Monday, September 9, 2013

Reeling Backward: "Pretty in Pink" (1986)

John Hughes' teen movies were bubble gum wrapped in shiny paper, containing a lot of sweet, juicy stuff with a bitter center. He told stories about teenagers not as how society saw them, but as how they saw themselves. He identified with the school misfits, but he understood the cool kids enough that he didn't dismiss their challenges as inconsequential.

The pop music cues, the likeable teen stars, the old-fashioned love triangle plot devices -- he used it all to draw in an audience of young people, ostensibly to entertain them, but really to show them a self-portrait that is flawed and glorious.

"Pretty in Pink" is an imperfect film with a pure heart. After the success of "Sixteen Candles" and "The Breakfast Club," Hughes cast his personal ginger-haired muse, Molly Ringwald, in perhaps his most bleak and ambitious film to date.

I know some people might spit up at seeing "bleak" and "John Hughes" in the same sentence. But strip away the pop songs, the winsome actors and the puppy-dog love story, and the universe in which "PiP" is set is a pretty dreary one.

The school is divided along sharp lines into "richies," over-privileged offspring of wealthy families, and everybody else. The rich kids eat lunch inside in the cafeteria, while the students who are poor or rough around the edges are relegated to the outdoor rec area. It's self-imposed segregation, and there are people on both sides eager to enforce the invisible lines of division.

Heroine Andie (Ringwald) is the single child of Jack (Harry Dean Stanton), who works itinerantly but whose main vocation is staying in bed and feeling sorry for himself. His wife left him three years ago, and though he puts up a brave face for the daughter he adores, he's drowning. Andie pushes him to find full-time work and a purpose in life.

Andie is smart and, unlike Ringwald's previous roles in Hughes films, not a shrinking violent. When she's picked on my obnoxious richie girls (Kate Vernon and Gina Gershon), she fights back. Lacking funds, Andie makes her own clothes -- the source of the teasing -- with pink included in virtually every outfit.
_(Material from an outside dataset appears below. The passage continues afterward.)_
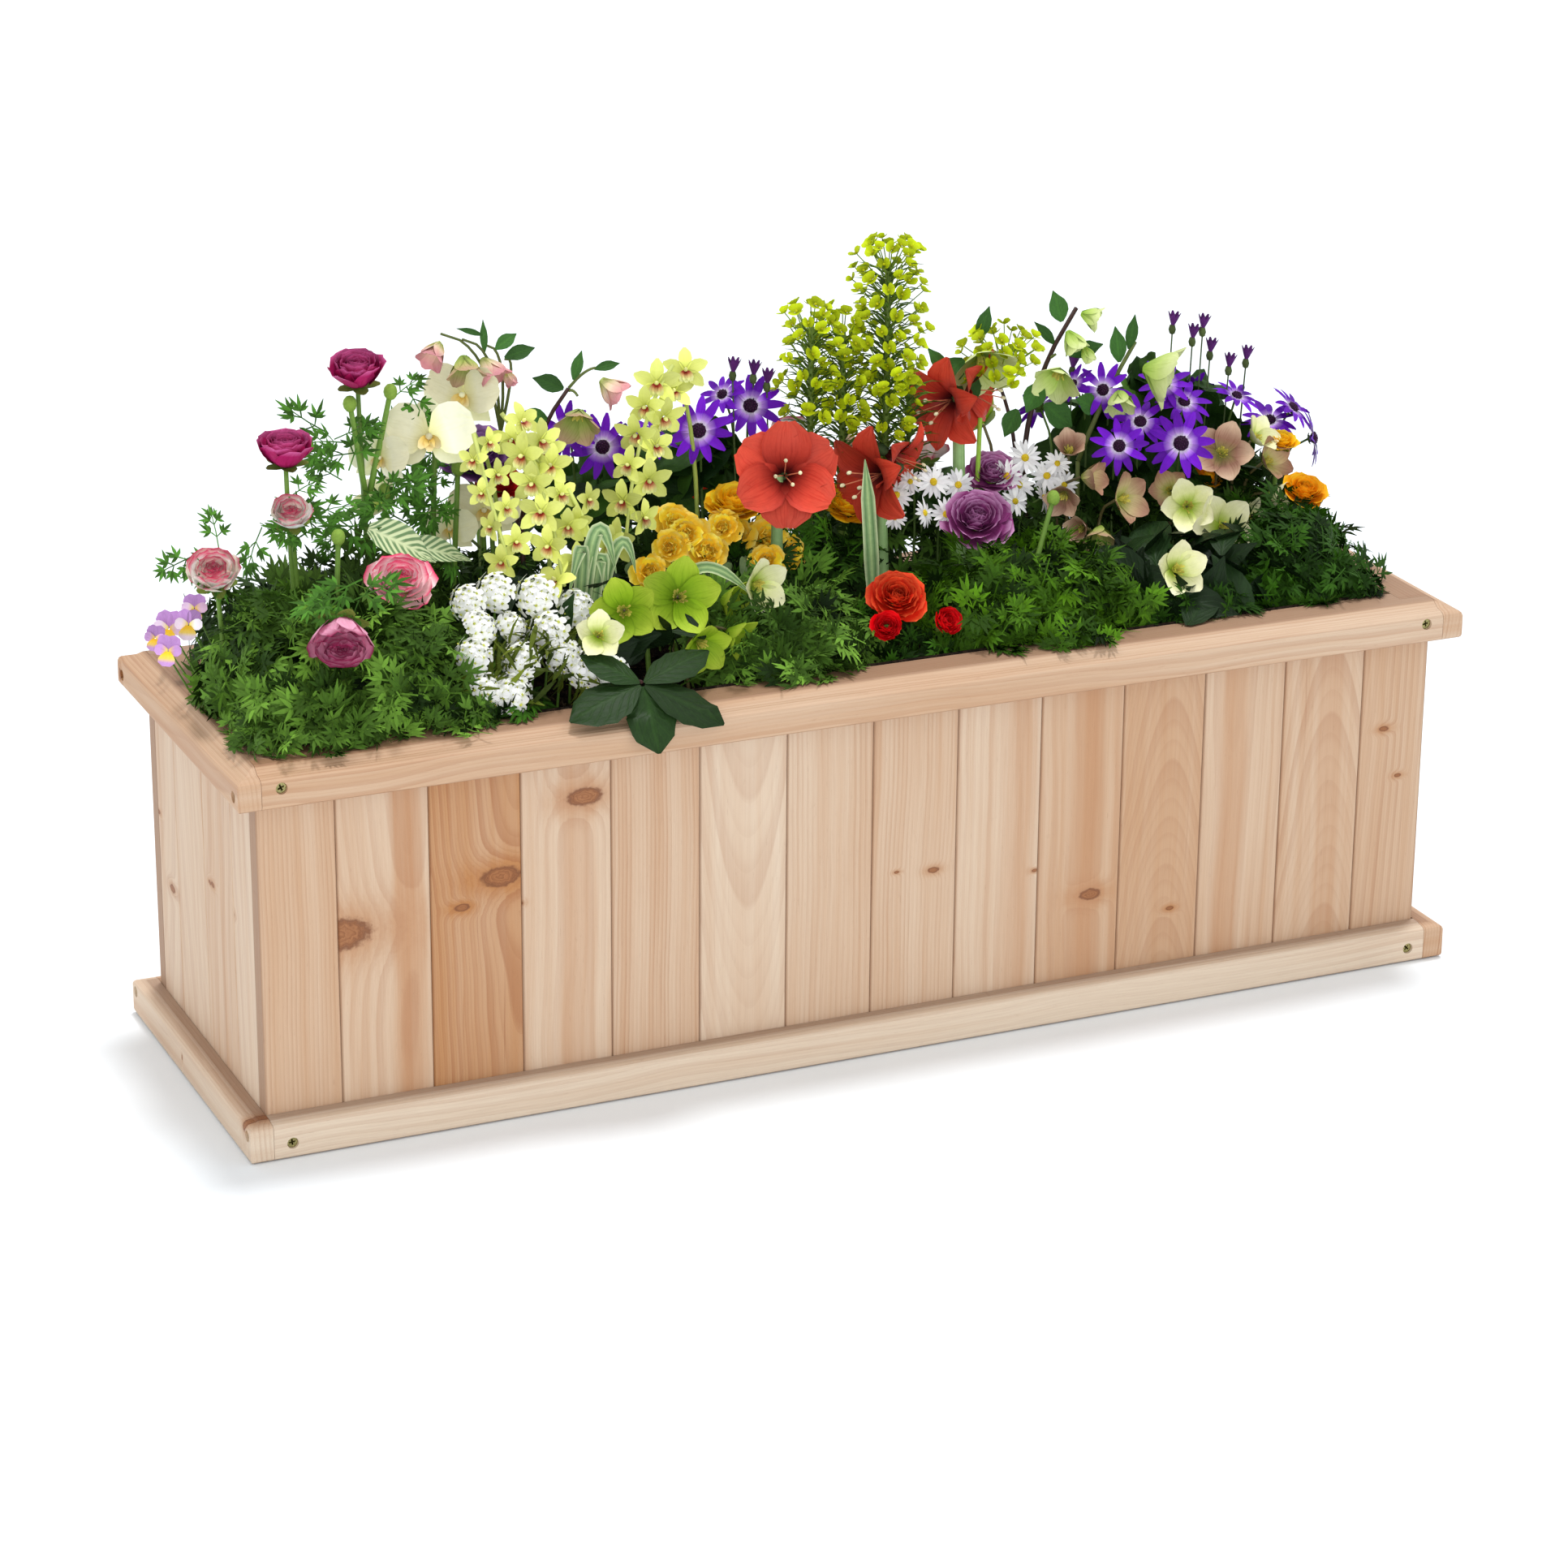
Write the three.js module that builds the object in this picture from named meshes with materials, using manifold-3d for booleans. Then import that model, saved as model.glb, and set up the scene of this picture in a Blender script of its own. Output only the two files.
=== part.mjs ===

She has a job working at a hip music store run by Iona, who's about twice Andie's age but acts as her big sister and coach. Iona has a different hairstyle every time we see her, starting with a spiked mohawk and growing more conservative as the movie goes on. She's played by Annie Potts, a charismatic and outgoing presence, virtually unrecognizable from her nerdy role in "Ghostbusters."

Andie's perpetual wingman is Duckie (Jon Cryer), the misfit of misfits, who's been her friend/hanger-on since childhood. Duckie is ravishingly in love with Andie, but to her face he makes a joke of it, talking about his undying love for her and unconditional devotion as a punchline. He dresses like a clown, with mismatched patterns and accessories, but deep down Duckie wants Andie to take him seriously.

Worlds collide when richie Blane (Andrew McCarthy) is smitten with Andie, eventually building up to a date for the prom. When Duckie realizes she's really going to go out with the enemy, he unloads on Andie, resulting in the movie's most famous line: "His name is Blane? That's a major appliance, that's not a name!"

The biggest problem with the film is that the Andie/Blane romance never really takes off. We only get to see them spend any substantive time together in two scenes: their disastrous first date, where they each visit the others' home turf and are in turn rejected by their friends, and a brief second fling where they sneak onto his horse riding club.

McCarthy's performance is ... discomforting. He smiles and stutters, trying to play a character who is inherently descent but pals around with loathsome toads like his best friend Steff, played with delicious malevolence by James Spader.  The idea is supposed to be that although Blane comes from a world where everything is taken for granted, he hasn't let it rub off on himself.

Honestly, Blane's creepy as all get out. In the film he has a serial-killer vibe, reminding me of Christian Bale in "American Psycho." His good manners and charm seem like a skillfully-constructed veil that I kept waiting to drop.

The plot wheezes and cranks to its conclusion: Blane gives into peer pressure to dump his girlfriend from "the wrong side," but they have a revelation at the prom, where Duckie, acting as her date and protector, urges her to go after Blane. As many people already know, the original ending has her choosing Duckie over Blane. But knowing that Duckie is the perpetual loser adds poignancy to his depiction.

I find the film more engaging for its little moments and its well-drawn characters than the story paces it puts them through. Spader, despite having fairly limited screen time, breathes life and subtlety into Steff that isn't immediately apparent. Steff had made numerous lecherous advances to Andie over the years and been rebuffed, and can't stand the idea of someone he sees beneath him as standing up to him.

Cryer has one outstanding scene as Duckie, where he lets down his guard of self-mockery, and steels himself to tell Andie how he really feels. But he loses his nerve and lets the other guy get his girl.

Indeed, the entire theme of the movie is about people reconciling themselves to the gap between their dreams and reality. "Pretty in Pink" may not be John Hughes' best film, but in some ways it is his most enduring. He loved to disguise his lessons as confections.